Return the number of lines in which the word "parts" appears; add nothing else.
··· Recorded data
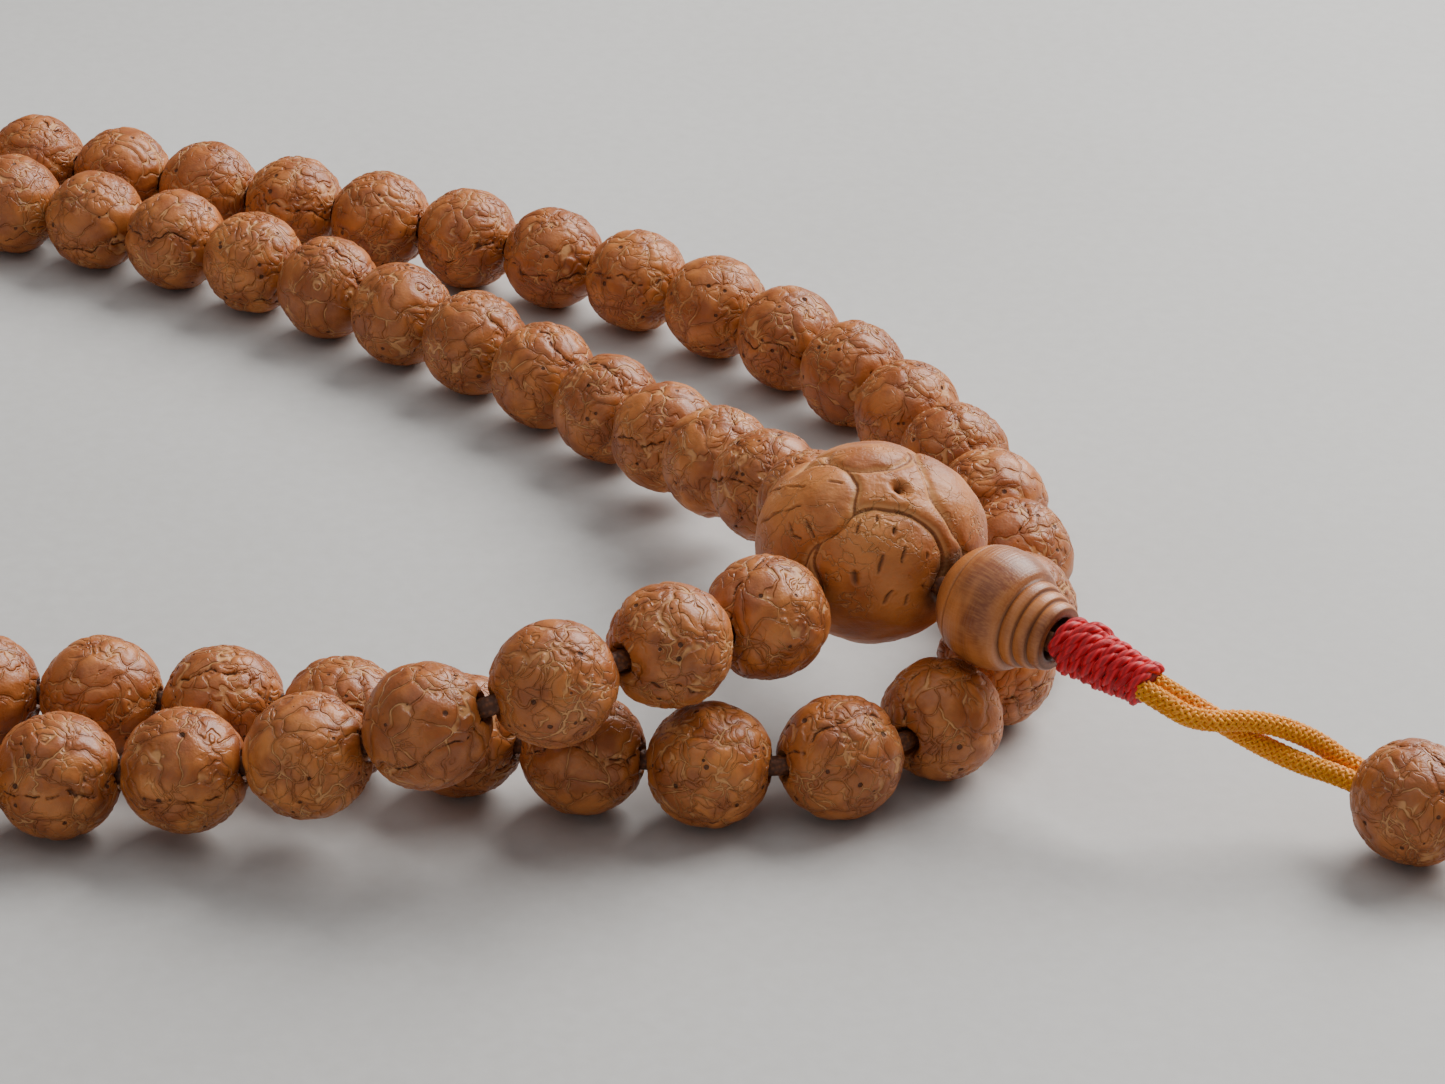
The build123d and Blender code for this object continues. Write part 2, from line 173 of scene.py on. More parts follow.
# ---------------------------------------------------------------- node trees
class Nodes:
    """Short ways of adding nodes to one tree, of a shape or a material."""

    def __init__(self, tree):
        self.tree = tree

    def add(self, kind, inputs=None, **settings):
        node = self.tree.nodes.new(kind)
        for name, value in settings.items():
            setattr(node, name, value)
        for key, value in (inputs or {}).items():
            self.feed(node.inputs[key], value)
        return node

    def feed(self, socket, value):
        if isinstance(value, bpy.types.NodeSocket):
            self.tree.links.new(value, socket)
        elif value is not None:
            socket.default_value = value

    def math(self, operation, *values):
        return self.add("ShaderNodeMath", dict(enumerate(values)), operation=operation).outputs[0]

    def vector(self, operation, *values, scale=None):
        inputs = dict(enumerate(values))
        if scale is not None:
            inputs["Scale"] = scale
        node = self.add("ShaderNodeVectorMath", inputs, operation=operation)
        return node.outputs["Value" if operation in ("LENGTH", "DOT_PRODUCT") else "Vector"]

    def parts(self, vector):
        return self.add("ShaderNodeSeparateXYZ", {0: vector}).outputs

    def joined(self, x, y, z):
        return self.add("ShaderNodeCombineXYZ", {0: x, 1: y, 2: z}).outputs[0]

    def noise(self, at, w, scale, detail=2.0):
        inputs = {"Vector": at, "W": w, "Scale": scale, "Detail": detail}
        return self.add("ShaderNodeTexNoise", inputs, noise_dimensions="4D").outputs

    def cells(self, at, w, scale, feature="DISTANCE_TO_EDGE"):
        inputs = {"Vector": at, "W": w, "Scale": scale}
        return self.add(
            "ShaderNodeTexVoronoi", inputs, voronoi_dimensions="4D", feature=feature
        ).outputs

    def ease(self, value, low, high, to_low=0.0, to_high=1.0):
        """Smooth step of value from low to high."""
        inputs = {"Value": value, "From Min": low, "From Max": high}
        inputs |= {"To Min": to_low, "To Max": to_high}
        return self.add("ShaderNodeMapRange", inputs, interpolation_type="SMOOTHSTEP").outputs[0]

    def mix(self, share, a, b, blend="MIX"):
        inputs = {0: share, 6: a, 7: b}
        return self.add(
            "ShaderNodeMix", inputs, data_type="RGBA", blend_type=blend, clamp_factor=True
        ).outputs[2]

    def total(self, *values):
        result = values[0]
        for value in values[1:]:
            result = self.math("ADD", result, value)
        return result

    def times(self, *values):
        result = values[0]
        for value in values[1:]:
            result = self.math("MULTIPLY", result, value)
        return result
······
:: Right answer ::
2